Five days after the Nazi occupied his hometown of Krakow, a horrified Lesser was forced to watch as Nazi monsters picked up the neighbors’ crying 2-month-old baby and swung him by the legs into the doorpost. The infant died instantly. But the horrors had just begun. The worst, said Lesser, was hearing about the gas chambers and crematoriums used to slaughter the Jews.
“Think of the worst possible thing that a human can experience in life, and multiply it by thousands. The best movies and the best books cannot even begin to describe it,” the survivor maintained.
Through his five years of “Hell on earth,” Lesser experienced it all –living in ghettos, forced to work at labor camp Durnhau, forced on the death train to Dachau, running, hiding, suffering through Auschwitz-Birkenau – before finally being liberated at Dachau.
“The Nazis industrialized death,” Lesser explained. “They would turn human hair into fabric to make suits. They would use the gold teeth as currency. They would send the clothing to Germany to be recycled.

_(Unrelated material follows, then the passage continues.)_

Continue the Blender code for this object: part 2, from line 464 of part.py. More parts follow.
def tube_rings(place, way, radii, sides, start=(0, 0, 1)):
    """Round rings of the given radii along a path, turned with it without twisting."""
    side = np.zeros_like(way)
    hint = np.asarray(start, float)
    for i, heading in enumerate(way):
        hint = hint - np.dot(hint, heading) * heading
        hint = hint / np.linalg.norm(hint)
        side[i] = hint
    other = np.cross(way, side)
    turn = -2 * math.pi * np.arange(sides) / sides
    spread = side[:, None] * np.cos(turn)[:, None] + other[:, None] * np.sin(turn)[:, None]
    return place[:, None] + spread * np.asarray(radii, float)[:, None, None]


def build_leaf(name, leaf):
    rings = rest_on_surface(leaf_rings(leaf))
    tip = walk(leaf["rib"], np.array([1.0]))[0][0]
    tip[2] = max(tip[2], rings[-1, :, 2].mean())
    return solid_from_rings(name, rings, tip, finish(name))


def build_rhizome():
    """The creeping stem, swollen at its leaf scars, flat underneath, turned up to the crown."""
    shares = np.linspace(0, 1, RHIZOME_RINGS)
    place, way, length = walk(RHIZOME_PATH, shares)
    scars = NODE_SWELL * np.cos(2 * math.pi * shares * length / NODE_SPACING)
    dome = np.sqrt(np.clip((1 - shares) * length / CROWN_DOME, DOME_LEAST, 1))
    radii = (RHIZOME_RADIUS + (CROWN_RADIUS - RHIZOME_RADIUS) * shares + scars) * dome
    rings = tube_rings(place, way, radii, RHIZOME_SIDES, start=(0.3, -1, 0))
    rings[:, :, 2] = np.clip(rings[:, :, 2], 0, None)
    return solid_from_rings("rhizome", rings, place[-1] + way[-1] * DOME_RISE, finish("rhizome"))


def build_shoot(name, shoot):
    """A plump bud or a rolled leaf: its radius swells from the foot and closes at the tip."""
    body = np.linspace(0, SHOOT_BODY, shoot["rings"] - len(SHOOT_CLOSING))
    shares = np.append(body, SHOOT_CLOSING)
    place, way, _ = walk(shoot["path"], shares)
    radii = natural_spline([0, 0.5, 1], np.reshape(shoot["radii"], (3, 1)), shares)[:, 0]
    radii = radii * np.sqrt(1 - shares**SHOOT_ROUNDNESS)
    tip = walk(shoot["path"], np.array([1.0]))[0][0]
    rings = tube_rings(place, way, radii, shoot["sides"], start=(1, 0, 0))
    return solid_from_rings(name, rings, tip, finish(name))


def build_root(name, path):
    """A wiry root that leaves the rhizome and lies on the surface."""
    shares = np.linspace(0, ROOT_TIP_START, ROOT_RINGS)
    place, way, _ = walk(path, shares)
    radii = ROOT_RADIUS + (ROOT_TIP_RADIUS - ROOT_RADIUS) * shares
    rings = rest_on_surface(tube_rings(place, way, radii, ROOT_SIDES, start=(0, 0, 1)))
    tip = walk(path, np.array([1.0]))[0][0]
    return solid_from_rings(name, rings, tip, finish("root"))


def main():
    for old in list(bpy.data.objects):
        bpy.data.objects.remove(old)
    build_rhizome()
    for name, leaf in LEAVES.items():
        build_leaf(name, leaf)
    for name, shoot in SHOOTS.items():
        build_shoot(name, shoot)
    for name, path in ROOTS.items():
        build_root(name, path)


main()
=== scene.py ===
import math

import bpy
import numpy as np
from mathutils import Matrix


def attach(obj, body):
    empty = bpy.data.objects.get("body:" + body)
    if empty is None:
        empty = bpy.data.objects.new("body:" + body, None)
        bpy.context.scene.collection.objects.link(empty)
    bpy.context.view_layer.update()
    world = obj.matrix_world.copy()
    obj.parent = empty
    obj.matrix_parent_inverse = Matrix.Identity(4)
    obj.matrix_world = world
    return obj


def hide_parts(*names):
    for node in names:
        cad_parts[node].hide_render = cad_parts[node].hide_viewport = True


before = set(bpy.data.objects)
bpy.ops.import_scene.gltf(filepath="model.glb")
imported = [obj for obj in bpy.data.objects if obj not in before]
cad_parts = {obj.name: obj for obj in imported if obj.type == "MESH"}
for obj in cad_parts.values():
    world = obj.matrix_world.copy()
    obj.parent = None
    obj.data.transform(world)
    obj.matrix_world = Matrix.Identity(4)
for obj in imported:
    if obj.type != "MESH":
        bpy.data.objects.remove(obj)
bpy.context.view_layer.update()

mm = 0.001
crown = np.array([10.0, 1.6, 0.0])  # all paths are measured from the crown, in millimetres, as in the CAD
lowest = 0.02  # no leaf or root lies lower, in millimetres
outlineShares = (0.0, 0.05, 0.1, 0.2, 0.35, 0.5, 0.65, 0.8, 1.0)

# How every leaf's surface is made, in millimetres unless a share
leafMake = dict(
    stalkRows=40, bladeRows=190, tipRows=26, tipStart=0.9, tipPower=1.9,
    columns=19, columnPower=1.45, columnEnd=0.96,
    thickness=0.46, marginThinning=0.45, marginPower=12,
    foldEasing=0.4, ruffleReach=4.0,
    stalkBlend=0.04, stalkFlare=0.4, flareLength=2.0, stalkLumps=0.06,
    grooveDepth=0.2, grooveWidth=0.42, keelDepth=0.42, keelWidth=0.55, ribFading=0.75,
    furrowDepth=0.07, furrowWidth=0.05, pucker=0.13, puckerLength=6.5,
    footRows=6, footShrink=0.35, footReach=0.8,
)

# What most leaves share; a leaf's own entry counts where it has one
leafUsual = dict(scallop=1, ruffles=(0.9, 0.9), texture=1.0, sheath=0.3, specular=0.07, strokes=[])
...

In some cases, they would even use the ashes as fertilizer.”
He was lucky to survive, but more than 5 million other Jews, including 1 million children, were not so fortunate. Of his family of seven, he and his sister Lola are the only survivors. The rest of his immediate family – and hundreds of his extended family members – were all exterminated by the Nazis.
“I have no idea what my life would have been like had there not been a holocaust,” Lesser said. “Since I was fortunate enough to survive, survival has thrust upon me a mission to keep the memory alive. I feel that our dear departed ones, all 6 million of them, are crying out to us in a single word: Zachor, ‘remember.’”

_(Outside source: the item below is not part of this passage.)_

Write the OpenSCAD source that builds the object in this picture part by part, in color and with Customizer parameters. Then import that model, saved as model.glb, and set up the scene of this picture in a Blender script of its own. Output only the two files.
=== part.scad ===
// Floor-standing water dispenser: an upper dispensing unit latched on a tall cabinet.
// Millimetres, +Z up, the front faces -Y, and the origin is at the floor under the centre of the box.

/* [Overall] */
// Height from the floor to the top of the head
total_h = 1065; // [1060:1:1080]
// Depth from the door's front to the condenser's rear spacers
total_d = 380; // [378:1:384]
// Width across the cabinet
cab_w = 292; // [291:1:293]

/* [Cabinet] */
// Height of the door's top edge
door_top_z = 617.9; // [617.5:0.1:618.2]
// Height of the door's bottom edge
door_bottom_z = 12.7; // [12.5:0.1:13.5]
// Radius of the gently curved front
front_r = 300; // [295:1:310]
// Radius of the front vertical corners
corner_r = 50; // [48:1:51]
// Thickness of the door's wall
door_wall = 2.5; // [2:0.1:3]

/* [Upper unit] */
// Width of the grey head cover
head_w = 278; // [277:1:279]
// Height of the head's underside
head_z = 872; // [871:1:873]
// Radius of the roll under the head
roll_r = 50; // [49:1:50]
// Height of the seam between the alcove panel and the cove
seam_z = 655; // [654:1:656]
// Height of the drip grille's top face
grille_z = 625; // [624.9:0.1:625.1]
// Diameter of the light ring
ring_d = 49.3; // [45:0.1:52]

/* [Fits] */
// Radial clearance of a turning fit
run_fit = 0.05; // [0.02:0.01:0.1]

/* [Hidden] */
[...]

And it is a mission he has been quite devoted to. Since 1985, Lesser has made it his goal in life to speak out about his horrific memories at schools, churches, colleges, synagogues and more to preserve the memory of the Holocaust and ensure it is never forgotten.
“I have devoted the last 17 years to lecturing, speaking and giving live witness testimony about the Holocaust … When I finish speaking (the listeners) all come up to me and want to shake my hand, embrace me, take pictures with me and want my autograph,” Lesser recalled.
In 2008, Lesser’s local Holocaust Survivors group gifted him with a pin spelling out the Hebrew word “Zachor,” which means remember. He started sporting the pin at his speaking engagements, even bringing extra pins with him. Speaking after a presentation to two students one day, they inquired after the pin, curious as to its meaning. Lesser gave them each a pin.
“Their faces lit up,” the survivor declared. “They told me that they would cherish this pin for the rest of their lives and if they ever have children of their own, they would pass it down to their children and share the story of this strange-looking pin and the man that gave it to them.”
Lesser was motivated to have 1,000 more pins made. At his next presentation, after explaining the pin’s significance, all the students wanted one. Speaking with the teacher from the school a few weeks later, he was delighted to hear of the small pin’s impact.
“You wouldn't believe it,” she revealed. “The pins are everywhere. The kids are wearing them, have them pinned on their hats and backpacks and are still talking about them.”
It was then that the idea hit him: He wanted to hand this tangible memento out to anyone who would listen. In 2009, he founded The Zachor Holocaust Remembrance Foundation with the mission of distributing free Zachor pins to providers of Holocaust education programs.
“I realized that giving live witness testimony, while important, was not enough,” Lesser said. “Something was missing, something tangible, to be handed out to the listeners, like ‘Show and Tell.’ That is when I founded The Zachor Holocaust Remembrance Foundation, to make sure that everyone who hears from a survivor or a lecturer can walk away with something tangible to remind them of the stories they have heard.”
In the short span of months after launching, the Zachor Foundation gave away more than 30,000 pins and has thus far handed out 120,000 pins.
Lesser’s number one message is, as the pins declare, to remember: “We must never forget the events of the past; otherwise it is destined to repeat itself.”
One of the greatest tragedies was the apathy and hatred and silence. Lesser believes the Holocaust happened because “Hitler needed a scapegoat and the rest of the world stood by in silence allowing this to continue.” At his presentations today, he urges listeners not to be silent bystanders.
“Remember that the Nazis did not start with killing. It all started with hate propaganda and hateful words. We must learn to respect and embrace our differences. Only then can we be sure that history will not repeat itself,” Lesser said.
The Zachor Foundation aims to distribute hundreds of thousands of pins every year.
“As long as there is a need for Holocaust education, there will be a need for these Zachor pins and the Zachor Foundation,” Lesser said.